╭─ DATA FOR PROCESSING

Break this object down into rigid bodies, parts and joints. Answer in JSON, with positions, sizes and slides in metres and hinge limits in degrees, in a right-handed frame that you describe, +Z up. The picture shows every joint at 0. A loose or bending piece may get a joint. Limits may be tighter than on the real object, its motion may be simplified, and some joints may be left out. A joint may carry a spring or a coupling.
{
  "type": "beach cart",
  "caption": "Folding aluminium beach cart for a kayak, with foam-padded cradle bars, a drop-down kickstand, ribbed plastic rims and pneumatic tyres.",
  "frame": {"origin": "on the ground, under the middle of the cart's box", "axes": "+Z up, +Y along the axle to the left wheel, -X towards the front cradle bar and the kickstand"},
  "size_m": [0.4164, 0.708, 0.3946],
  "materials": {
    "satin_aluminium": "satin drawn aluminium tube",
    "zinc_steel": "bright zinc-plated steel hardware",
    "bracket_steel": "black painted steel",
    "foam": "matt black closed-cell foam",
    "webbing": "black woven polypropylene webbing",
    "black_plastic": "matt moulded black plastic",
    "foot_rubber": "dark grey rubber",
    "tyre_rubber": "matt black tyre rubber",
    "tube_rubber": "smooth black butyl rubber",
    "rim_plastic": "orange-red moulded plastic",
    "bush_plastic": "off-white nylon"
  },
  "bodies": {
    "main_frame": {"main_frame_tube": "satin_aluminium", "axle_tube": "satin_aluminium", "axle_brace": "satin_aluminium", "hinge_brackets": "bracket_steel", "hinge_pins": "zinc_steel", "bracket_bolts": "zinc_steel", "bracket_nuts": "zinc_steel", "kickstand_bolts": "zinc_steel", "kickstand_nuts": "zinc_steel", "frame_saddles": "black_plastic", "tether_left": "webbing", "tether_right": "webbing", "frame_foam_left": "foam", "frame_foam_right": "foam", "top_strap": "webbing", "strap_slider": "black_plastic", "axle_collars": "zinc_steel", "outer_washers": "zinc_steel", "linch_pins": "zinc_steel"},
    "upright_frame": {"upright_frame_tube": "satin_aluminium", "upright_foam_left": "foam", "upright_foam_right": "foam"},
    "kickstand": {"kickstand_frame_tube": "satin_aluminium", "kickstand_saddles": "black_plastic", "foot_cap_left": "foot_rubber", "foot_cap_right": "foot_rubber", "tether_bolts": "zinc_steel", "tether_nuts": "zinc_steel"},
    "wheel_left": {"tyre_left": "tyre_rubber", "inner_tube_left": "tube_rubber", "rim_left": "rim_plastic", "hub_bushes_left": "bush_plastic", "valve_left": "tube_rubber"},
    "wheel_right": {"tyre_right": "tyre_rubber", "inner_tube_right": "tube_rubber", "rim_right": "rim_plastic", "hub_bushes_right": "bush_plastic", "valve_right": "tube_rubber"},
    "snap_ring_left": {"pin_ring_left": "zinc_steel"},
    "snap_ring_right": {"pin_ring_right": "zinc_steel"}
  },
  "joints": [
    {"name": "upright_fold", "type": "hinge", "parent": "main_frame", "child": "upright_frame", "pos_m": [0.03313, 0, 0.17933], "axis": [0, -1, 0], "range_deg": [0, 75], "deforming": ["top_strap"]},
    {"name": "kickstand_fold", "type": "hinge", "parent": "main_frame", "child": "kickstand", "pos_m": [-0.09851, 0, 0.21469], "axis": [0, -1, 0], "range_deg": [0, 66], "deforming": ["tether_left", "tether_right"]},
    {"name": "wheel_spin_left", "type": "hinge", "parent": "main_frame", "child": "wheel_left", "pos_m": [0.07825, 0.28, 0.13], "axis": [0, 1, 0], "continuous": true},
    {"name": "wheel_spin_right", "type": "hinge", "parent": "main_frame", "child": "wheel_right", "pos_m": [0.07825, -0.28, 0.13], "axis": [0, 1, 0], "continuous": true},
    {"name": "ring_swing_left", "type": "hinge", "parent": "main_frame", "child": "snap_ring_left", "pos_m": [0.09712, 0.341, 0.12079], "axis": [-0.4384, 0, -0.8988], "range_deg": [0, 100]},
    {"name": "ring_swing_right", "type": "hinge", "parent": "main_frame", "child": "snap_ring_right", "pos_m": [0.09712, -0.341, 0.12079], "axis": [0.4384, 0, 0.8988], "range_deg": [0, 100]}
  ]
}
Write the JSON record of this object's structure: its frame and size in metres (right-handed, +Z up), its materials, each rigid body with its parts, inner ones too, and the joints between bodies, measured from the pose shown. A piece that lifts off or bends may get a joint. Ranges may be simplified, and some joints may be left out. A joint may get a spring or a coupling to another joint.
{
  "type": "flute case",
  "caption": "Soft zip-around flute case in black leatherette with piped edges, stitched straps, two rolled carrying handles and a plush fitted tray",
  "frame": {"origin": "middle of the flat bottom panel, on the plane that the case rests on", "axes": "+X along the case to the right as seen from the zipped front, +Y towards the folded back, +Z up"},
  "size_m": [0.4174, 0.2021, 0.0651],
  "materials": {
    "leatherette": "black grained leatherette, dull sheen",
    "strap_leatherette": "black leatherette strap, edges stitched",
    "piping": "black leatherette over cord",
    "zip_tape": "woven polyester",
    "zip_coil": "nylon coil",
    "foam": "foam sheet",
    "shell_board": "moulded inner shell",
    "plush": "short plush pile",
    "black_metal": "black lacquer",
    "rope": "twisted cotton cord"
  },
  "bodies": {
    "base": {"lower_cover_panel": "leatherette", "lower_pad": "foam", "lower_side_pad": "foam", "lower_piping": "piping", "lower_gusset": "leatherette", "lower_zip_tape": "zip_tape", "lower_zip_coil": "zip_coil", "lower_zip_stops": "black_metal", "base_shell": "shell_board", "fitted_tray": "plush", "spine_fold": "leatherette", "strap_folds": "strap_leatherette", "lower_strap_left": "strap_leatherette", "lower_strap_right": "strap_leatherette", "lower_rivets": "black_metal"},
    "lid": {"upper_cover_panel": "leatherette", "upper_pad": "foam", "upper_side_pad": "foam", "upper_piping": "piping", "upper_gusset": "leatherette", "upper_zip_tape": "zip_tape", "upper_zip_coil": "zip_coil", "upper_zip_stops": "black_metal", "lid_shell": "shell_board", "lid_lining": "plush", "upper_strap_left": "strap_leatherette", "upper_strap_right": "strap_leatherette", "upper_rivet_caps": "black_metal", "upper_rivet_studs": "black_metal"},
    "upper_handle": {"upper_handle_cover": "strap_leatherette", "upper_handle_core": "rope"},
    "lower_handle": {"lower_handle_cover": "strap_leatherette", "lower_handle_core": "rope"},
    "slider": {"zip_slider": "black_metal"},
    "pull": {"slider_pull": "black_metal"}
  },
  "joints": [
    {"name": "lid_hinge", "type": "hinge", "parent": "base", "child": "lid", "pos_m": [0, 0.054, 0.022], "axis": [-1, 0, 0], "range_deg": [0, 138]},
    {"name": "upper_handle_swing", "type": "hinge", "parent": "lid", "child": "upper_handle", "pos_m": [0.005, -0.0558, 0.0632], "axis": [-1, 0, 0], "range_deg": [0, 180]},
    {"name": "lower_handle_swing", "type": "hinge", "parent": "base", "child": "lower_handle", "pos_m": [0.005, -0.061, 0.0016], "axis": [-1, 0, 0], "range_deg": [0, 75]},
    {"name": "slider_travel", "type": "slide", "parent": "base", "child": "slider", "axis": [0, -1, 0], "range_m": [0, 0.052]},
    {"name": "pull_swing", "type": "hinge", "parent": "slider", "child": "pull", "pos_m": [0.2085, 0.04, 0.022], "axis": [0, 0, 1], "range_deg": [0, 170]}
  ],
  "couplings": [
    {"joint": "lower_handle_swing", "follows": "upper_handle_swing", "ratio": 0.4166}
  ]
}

╰─

= WHAT TO WORK ON =
Extract each record, keeping it identical to the original.

= EXERCISE RESPONSE =
Break this object down into rigid bodies, parts and joints. Answer in JSON, with positions, sizes and slides in metres and hinge limits in degrees, in a right-handed frame that you describe, +Z up. The picture shows every joint at 0. A loose or bending piece may get a joint. Limits may be tighter than on the real object, its motion may be simplified, and some joints may be left out. A joint may carry a spring or a coupling.
{
  "type": "beach cart",
  "caption": "Folding aluminium beach cart for a kayak, with foam-padded cradle bars, a drop-down kickstand, ribbed plastic rims and pneumatic tyres.",
  "frame": {"origin": "on the ground, under the middle of the cart's box", "axes": "+Z up, +Y along the axle to the left wheel, -X towards the front cradle bar and the kickstand"},
  "size_m": [0.4164, 0.708, 0.3946],
  "materials": {
    "satin_aluminium": "satin drawn aluminium tube",
    "zinc_steel": "bright zinc-plated steel hardware",
    "bracket_steel": "black painted steel",
    "foam": "matt black closed-cell foam",
    "webbing": "black woven polypropylene webbing",
    "black_plastic": "matt moulded black plastic",
    "foot_rubber": "dark grey rubber",
    "tyre_rubber": "matt black tyre rubber",
    "tube_rubber": "smooth black butyl rubber",
    "rim_plastic": "orange-red moulded plastic",
    "bush_plastic": "off-white nylon"
  },
  "bodies": {
    "main_frame": {"main_frame_tube": "satin_aluminium", "axle_tube": "satin_aluminium", "axle_brace": "satin_aluminium", "hinge_brackets": "bracket_steel", "hinge_pins": "zinc_steel", "bracket_bolts": "zinc_steel", "bracket_nuts": "zinc_steel", "kickstand_bolts": "zinc_steel", "kickstand_nuts": "zinc_steel", "frame_saddles": "black_plastic", "tether_left": "webbing", "tether_right": "webbing", "frame_foam_left": "foam", "frame_foam_right": "foam", "top_strap": "webbing", "strap_slider": "black_plastic", "axle_collars": "zinc_steel", "outer_washers": "zinc_steel", "linch_pins": "zinc_steel"},
    "upright_frame": {"upright_frame_tube": "satin_aluminium", "upright_foam_left": "foam", "upright_foam_right": "foam"},
    "kickstand": {"kickstand_frame_tube": "satin_aluminium", "kickstand_saddles": "black_plastic", "foot_cap_left": "foot_rubber", "foot_cap_right": "foot_rubber", "tether_bolts": "zinc_steel", "tether_nuts": "zinc_steel"},
    "wheel_left": {"tyre_left": "tyre_rubber", "inner_tube_left": "tube_rubber", "rim_left": "rim_plastic", "hub_bushes_left": "bush_plastic", "valve_left": "tube_rubber"},
    "wheel_right": {"tyre_right": "tyre_rubber", "inner_tube_right": "tube_rubber", "rim_right": "rim_plastic", "hub_bushes_right": "bush_plastic", "valve_right": "tube_rubber"},
    "snap_ring_left": {"pin_ring_left": "zinc_steel"},
    "snap_ring_right": {"pin_ring_right": "zinc_steel"}
  },
  "joints": [
    {"name": "upright_fold", "type": "hinge", "parent": "main_frame", "child": "upright_frame", "pos_m": [0.03313, 0, 0.17933], "axis": [0, -1, 0], "range_deg": [0, 75], "deforming": ["top_strap"]},
    {"name": "kickstand_fold", "type": "hinge", "parent": "main_frame", "child": "kickstand", "pos_m": [-0.09851, 0, 0.21469], "axis": [0, -1, 0], "range_deg": [0, 66], "deforming": ["tether_left", "tether_right"]},
    {"name": "wheel_spin_left", "type": "hinge", "parent": "main_frame", "child": "wheel_left", "pos_m": [0.07825, 0.28, 0.13], "axis": [0, 1, 0], "continuous": true},
    {"name": "wheel_spin_right", "type": "hinge", "parent": "main_frame", "child": "wheel_right", "pos_m": [0.07825, -0.28, 0.13], "axis": [0, 1, 0], "continuous": true},
    {"name": "ring_swing_left", "type": "hinge", "parent": "main_frame", "child": "snap_ring_left", "pos_m": [0.09712, 0.341, 0.12079], "axis": [-0.4384, 0, -0.8988], "range_deg": [0, 100]},
    {"name": "ring_swing_right", "type": "hinge", "parent": "main_frame", "child": "snap_ring_right", "pos_m": [0.09712, -0.341, 0.12079], "axis": [0.4384, 0, 0.8988], "range_deg": [0, 100]}
  ]
}
Write the JSON record of this object's structure: its frame and size in metres (right-handed, +Z up), its materials, each rigid body with its parts, inner ones too, and the joints between bodies, measured from the pose shown. A piece that lifts off or bends may get a joint. Ranges may be simplified, and some joints may be left out. A joint may get a spring or a coupling to another joint.
{
  "type": "flute case",
  "caption": "Soft zip-around flute case in black leatherette with piped edges, stitched straps, two rolled carrying handles and a plush fitted tray",
  "frame": {"origin": "middle of the flat bottom panel, on the plane that the case rests on", "axes": "+X along the case to the right as seen from the zipped front, +Y towards the folded back, +Z up"},
  "size_m": [0.4174, 0.2021, 0.0651],
  "materials": {
    "leatherette": "black grained leatherette, dull sheen",
    "strap_leatherette": "black leatherette strap, edges stitched",
    "piping": "black leatherette over cord",
    "zip_tape": "woven polyester",
    "zip_coil": "nylon coil",
    "foam": "foam sheet",
    "shell_board": "moulded inner shell",
    "plush": "short plush pile",
    "black_metal": "black lacquer",
    "rope": "twisted cotton cord"
  },
  "bodies": {
    "base": {"lower_cover_panel": "leatherette", "lower_pad": "foam", "lower_side_pad": "foam", "lower_piping": "piping", "lower_gusset": "leatherette", "lower_zip_tape": "zip_tape", "lower_zip_coil": "zip_coil", "lower_zip_stops": "black_metal", "base_shell": "shell_board", "fitted_tray": "plush", "spine_fold": "leatherette", "strap_folds": "strap_leatherette", "lower_strap_left": "strap_leatherette", "lower_strap_right": "strap_leatherette", "lower_rivets": "black_metal"},
    "lid": {"upper_cover_panel": "leatherette", "upper_pad": "foam", "upper_side_pad": "foam", "upper_piping": "piping", "upper_gusset": "leatherette", "upper_zip_tape": "zip_tape", "upper_zip_coil": "zip_coil", "upper_zip_stops": "black_metal", "lid_shell": "shell_board", "lid_lining": "plush", "upper_strap_left": "strap_leatherette", "upper_strap_right": "strap_leatherette", "upper_rivet_caps": "black_metal", "upper_rivet_studs": "black_metal"},
    "upper_handle": {"upper_handle_cover": "strap_leatherette", "upper_handle_core": "rope"},
    "lower_handle": {"lower_handle_cover": "strap_leatherette", "lower_handle_core": "rope"},
    "slider": {"zip_slider": "black_metal"},
    "pull": {"slider_pull": "black_metal"}
  },
  "joints": [
    {"name": "lid_hinge", "type": "hinge", "parent": "base", "child": "lid", "pos_m": [0, 0.054, 0.022], "axis": [-1, 0, 0], "range_deg": [0, 138]},
    {"name": "upper_handle_swing", "type": "hinge", "parent": "lid", "child": "upper_handle", "pos_m": [0.005, -0.0558, 0.0632], "axis": [-1, 0, 0], "range_deg": [0, 180]},
    {"name": "lower_handle_swing", "type": "hinge", "parent": "base", "child": "lower_handle", "pos_m": [0.005, -0.061, 0.0016], "axis": [-1, 0, 0], "range_deg": [0, 75]},
    {"name": "slider_travel", "type": "slide", "parent": "base", "child": "slider", "axis": [0, -1, 0], "range_m": [0, 0.052]},
    {"name": "pull_swing", "type": "hinge", "parent": "slider", "child": "pull", "pos_m": [0.2085, 0.04, 0.022], "axis": [0, 0, 1], "range_deg": [0, 170]}
  ],
  "couplings": [
    {"joint": "lower_handle_swing", "follows": "upper_handle_swing", "ratio": 0.4166}
  ]
}